Odessa’s most striking geographical feature is its absence of a natural, sheltered harbor. Unlike the deep, fjord-like inlets of the Baltic or the protected bays of the Mediterranean, Odessa faces the open, often tempestuous, northwestern Black Sea. This is no forgiving coast. It is a coastline of dramatic limestone cliffs, known locally as the Prirodniy (natural) coast, interspersed with shallow inlets and limans—estuarine lagoons formed by drowned river mouths.

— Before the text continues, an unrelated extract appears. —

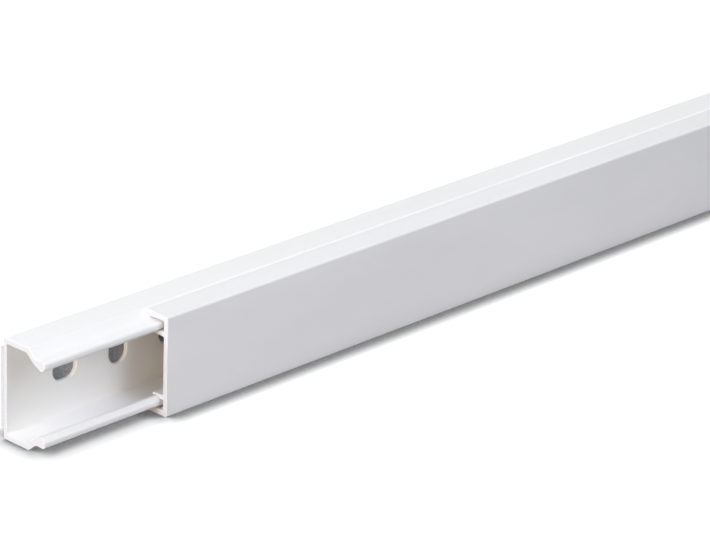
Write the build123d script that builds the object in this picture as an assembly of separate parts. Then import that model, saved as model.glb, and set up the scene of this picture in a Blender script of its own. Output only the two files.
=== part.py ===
"""Self-adhesive cable trunking: a slotted base channel, a clip-on lid, foam tape and its liner.

X runs along the trunking, Z up the height of its section and Y from the lid's face to the back.
The trunking stands on its narrow side, with the lid slid part of the way along the base.
The origin is at the middle of the whole object's footprint, on the floor.
"""
from build123d import *
import math
import os

os.makedirs("parts", exist_ok=True)

# Outside of the section
SECTION_HEIGHT = 38.0
SECTION_DEPTH = 25.0

# Lengths along X
STOCK_LENGTH = 2000.0
LID_SHIFT = 53.4          # how far the lid is slid along the base

# Walls
WEB_WALL = 1.6            # the base's flat back
FLANGE_WALL = 2.0         # the base's two sides
LIP_WALL = 2.3            # the sloped part of the base's lips
LID_WALL = 2.0

# Fit between base and lid
SLIDING_GAP = 0.25        # clearance all round where the lid runs on the base

# Base lip: each side of the base turns inwards at the joint and ends in a bead.
# A drop is measured from the outside of the side towards mid-height.
JOINT_DEPTH = 12.0        # from the lid's face back to the joint line
LIP_ANGLE = 40.0          # degrees that the lip turns away from the side
BEAD_TOP_DROP = 3.0
BEAD_NOSE_DROP = 5.2
BEAD_LOW_DROP = 6.7
BEAD_FLAT = 0.8           # level run under the bead, from its heel forwards
BEAD_UNDERSIDE = 1.6      # run of the bead's sloped underside along Y
BEAD_HEEL_ROUND = 1.3

# Catch behind the bead: a flatter slope on the lip's inside, for the lid's barb
CATCH_ANGLE = 27.0
CATCH_TOP_DROP = 4.8      # where the catch meets the steeper inside of the lip

# Lid leg: it springs from the lid's wall, passes the bead and catches behind it
LEG_TOP_DROP = 6.1
LEG_ROOT_DROP = 9.2
BARB_RISE = 0.3           # how far the barb stands up behind the bead's lowest point
BARB_RUN = 0.9
TIP_THICKNESS = 1.2

# Corner radii
BASE_CORNER = 1.2
JOINT_ROUND = 1.8         # where the base's side turns into the lip
LID_CORNER = 0.8
INNER_CORNER = 0.5
SMALL_EDGE = 0.25         # broken edges where the pieces meet

# Fixing slots in the web, one lying and one upright in turn
SLOT_LENGTH = 10.8
SLOT_WIDTH = 8.4
SLOT_PITCH = 25.0
FIRST_SLOT = 26.6         # from the end of the base to the middle of the first slot

# Foam tape on the back, and the paper liner that covers it
TAPE_WIDTH = 30.0
TAPE_THICKNESS = 1.2
LINER_THICKNESS = 0.2

# Places that follow from the sizes above
OVERALL_LENGTH = STOCK_LENGTH + LID_SHIFT
OVERALL_DEPTH = SECTION_DEPTH + TAPE_THICKNESS + LINER_THICKNESS
BASE_START = -OVERALL_LENGTH / 2
LID_START = BASE_START + LID_SHIFT
FRONT_Y = -OVERALL_DEPTH / 2
WEB_BACK_Y = FRONT_Y + SECTION_DEPTH

# Slopes of the lip and of the catch, and the sliding gap measured along Y across each
SLOPE = math.tan(math.radians(LIP_ANGLE))
SLOPE_GAP = SLIDING_GAP / math.sin(math.radians(LIP_ANGLE))
CATCH_SLOPE = math.tan(math.radians(CATCH_ANGLE))
CATCH_GAP = SLIDING_GAP / math.sin(math.radians(CATCH_ANGLE))

# Depths, from the lid's face, that the base's and the lid's outlines share.
# The lip's inside is as steep as its outside, and LIP_WALL away from it.
LIP_DROP = LIP_WALL / math.cos(math.radians(LIP_ANGLE))
INNER_BEND_DEPTH = JOINT_DEPTH + (LIP_DROP - FLANGE_WALL) / SLOPE
CATCH_TOP_DEPTH = JOINT_DEPTH + (LIP_DROP - CATCH_TOP_DROP) / SLOPE
HEEL_DEPTH = CATCH_TOP_DEPTH - (BEAD_LOW_DROP - CATCH_TOP_DROP) / CATCH_SLOPE
BEAD_LOW_DEPTH = HEEL_DEPTH - BEAD_FLAT
BEAD_FRONT_DEPTH = BEAD_LOW_DEPTH - BEAD_UNDERSIDE

# The bead's front is nearly a half round
BEAD_FRONT_ROUND = (BEAD_NOSE_DROP - BEAD_TOP_DROP) / 2


def section_point(depth, drop):
    """Point (Y, Z) of the section's upper half, from its depth and drop."""
    return (FRONT_Y + depth, SECTION_HEIGHT - drop)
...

The city itself sprawls across a series of plateau-like terraces that step down to the sea. These terraces are not the product of recent erosion but are ancient shorelines, silent witnesses to the wild fluctuations of the Black Sea level over geological epochs. This topography dictated the city’s famous Potemkin Stairs—a monumental architectural solution to a geographical challenge, connecting the lofty, administrative city center with the bustling, mercantile port below. To the north and west stretches the vast, undulating plain of the Pontic–Caspian steppe, an ocean of grass that historically connected nomadic cultures and now forms one of the planet’s most fertile agricultural belts, the famed Ukrainian "breadbasket."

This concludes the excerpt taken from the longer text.